From the material below, list every line containing "Blender".

_Records supplied_:
• • •

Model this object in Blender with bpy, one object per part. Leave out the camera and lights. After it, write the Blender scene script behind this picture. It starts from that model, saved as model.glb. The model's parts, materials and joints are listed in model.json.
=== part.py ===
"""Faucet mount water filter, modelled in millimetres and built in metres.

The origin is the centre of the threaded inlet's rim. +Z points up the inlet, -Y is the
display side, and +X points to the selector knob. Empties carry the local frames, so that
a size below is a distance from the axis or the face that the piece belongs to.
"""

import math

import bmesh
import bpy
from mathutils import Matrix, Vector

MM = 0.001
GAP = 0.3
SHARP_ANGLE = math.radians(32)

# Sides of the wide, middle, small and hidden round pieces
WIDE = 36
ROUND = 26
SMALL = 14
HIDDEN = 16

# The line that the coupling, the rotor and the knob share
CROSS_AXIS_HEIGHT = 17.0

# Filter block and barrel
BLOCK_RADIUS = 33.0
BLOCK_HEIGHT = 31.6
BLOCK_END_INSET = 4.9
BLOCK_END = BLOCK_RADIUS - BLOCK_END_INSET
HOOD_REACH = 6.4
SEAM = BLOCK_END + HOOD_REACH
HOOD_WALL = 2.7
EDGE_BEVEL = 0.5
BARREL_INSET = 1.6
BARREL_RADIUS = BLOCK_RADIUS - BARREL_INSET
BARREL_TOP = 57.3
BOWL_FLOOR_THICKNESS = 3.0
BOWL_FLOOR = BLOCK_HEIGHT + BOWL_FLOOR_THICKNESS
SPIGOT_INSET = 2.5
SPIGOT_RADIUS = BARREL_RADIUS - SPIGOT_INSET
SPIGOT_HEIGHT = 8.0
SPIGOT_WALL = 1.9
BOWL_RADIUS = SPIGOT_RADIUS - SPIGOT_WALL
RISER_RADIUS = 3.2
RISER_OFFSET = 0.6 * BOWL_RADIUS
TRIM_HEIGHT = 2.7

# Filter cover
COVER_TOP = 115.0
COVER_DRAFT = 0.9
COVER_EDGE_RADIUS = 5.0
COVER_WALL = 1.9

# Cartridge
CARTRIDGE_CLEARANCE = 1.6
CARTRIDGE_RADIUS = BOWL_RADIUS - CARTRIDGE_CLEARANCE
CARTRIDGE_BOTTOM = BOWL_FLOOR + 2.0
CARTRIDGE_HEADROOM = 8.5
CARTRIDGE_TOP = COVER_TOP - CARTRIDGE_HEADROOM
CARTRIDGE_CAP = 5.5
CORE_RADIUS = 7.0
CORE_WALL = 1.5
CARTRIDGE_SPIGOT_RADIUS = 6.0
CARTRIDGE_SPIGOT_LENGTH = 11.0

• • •

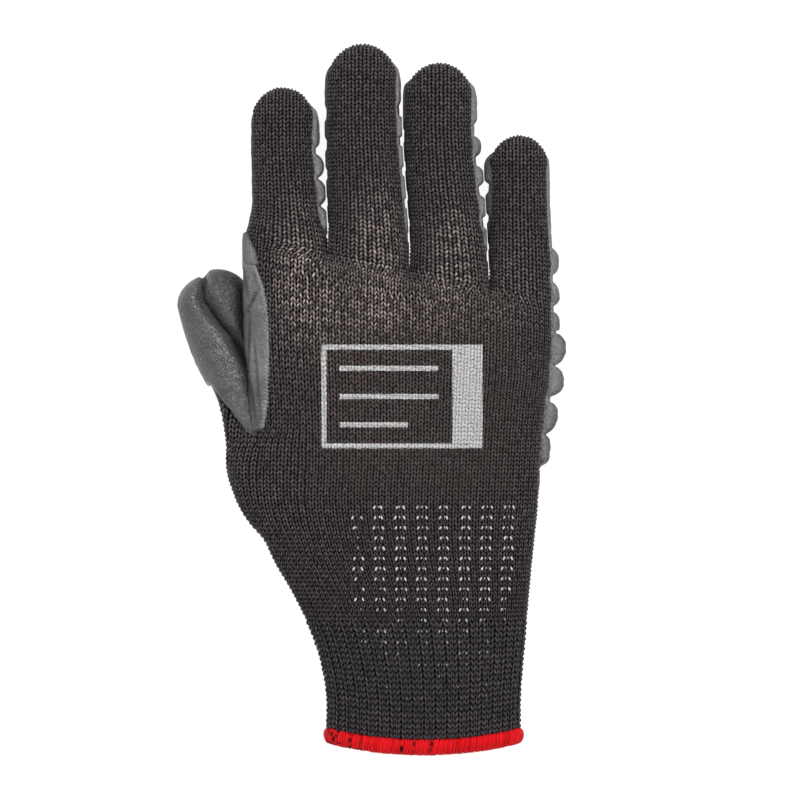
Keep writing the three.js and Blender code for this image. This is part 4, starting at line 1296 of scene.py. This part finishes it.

• • •

_Worked solution_:
Model this object in Blender with bpy, one object per part. Leave out the camera and lights. After it, write the Blender scene script behind this picture. It starts from that model, saved as model.glb. The model's parts, materials and joints are listed in model.json.
Keep writing the three.js and Blender code for this image. This is part 4, starting at line 1296 of scene.py. This part finishes it.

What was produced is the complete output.